Toledo, 31 de diciembre de 2014
—Tenemos que reconocer que hemos perdido —dijo el arzobispo de Toledo.
El resto de miembros de los Hijos de la Luz lo miraron enfurecidos. Habían estado muy cerca, pero ahora veían cómo su sueño de gobernar la Iglesia volvía a desvanecerse. Su agente, el Ruso, estaba muerto. Roma sabía quiénes eran, Rabelais permanecía ingresado grave en un hospital y la chica se encontraba en paradero desconocido con el profesor Haddon.
—No debemos rendirnos ahora —dijo uno de los miembros del consejo.
—Saben quiénes somos, lo mejor que puede pasarnos es que nos aparten de Roma y nos manden a destinos lejanos, después de hacernos entrar en vereda —dijo el arzobispo de Toledo.
—No se atreverán —comentó un miembro del consejo, furioso.
—¿Cuántas veces hemos sido disueltos y hemos resurgido de nuestras cenizas? Esperaremos una nueva oportunidad y lo conseguiremos antes o después —dijo el arzobispo.
—¿Con un poder central en Europa? —preguntó uno de los consejeros.

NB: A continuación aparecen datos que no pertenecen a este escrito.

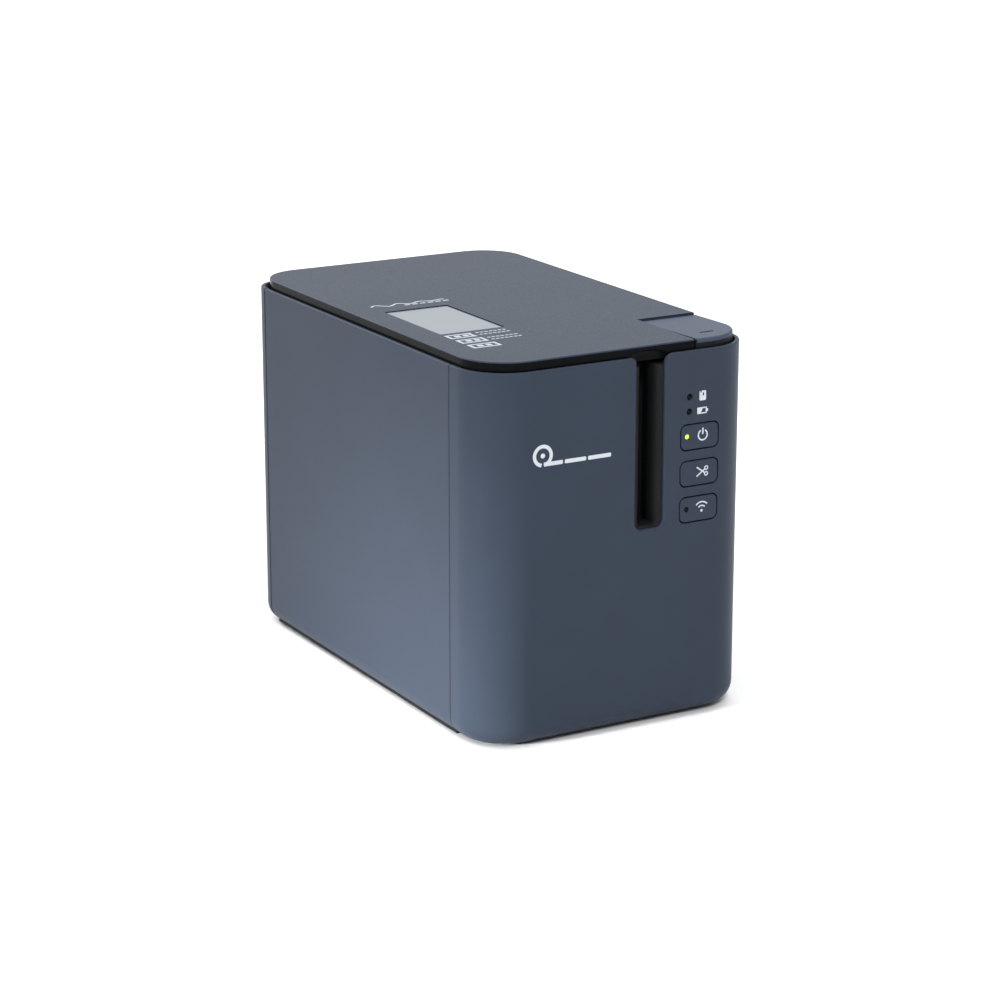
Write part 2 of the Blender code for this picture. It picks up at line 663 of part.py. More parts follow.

—Los políticos pasan, pero la Iglesia permanece. Nuestra organización ha visto cómo cambiaba el poder de manos muchas veces. La Revolución francesa, el Imperio de Napoleón, el Imperio británico, las dos guerras mundiales, el ascenso de Hitler y la Unión Europea han pasado. Esto también pasará —dijo el arzobispo.
—¿Acudirá mañana a la misa de Año Nuevo? —inquirió uno de los consejeros.
—Naturalmente, debemos dar una imagen de total normalidad, que sean ellos los que den el primer paso —respondió el arzobispo.
La reunión se disolvió y el arzobispo regresó a sus habitaciones. Sacó una pistola de un armario y, sin titubear, se disparó en la sien. Había mentido a sus colaboradores, sabía que los servicios secretos vaticanos eran capaces de infligir los dolores y las torturas más crueles. El suicidio era la única manera de escapar de un infierno en vida, aunque lo llevara a las puertas de otro peor.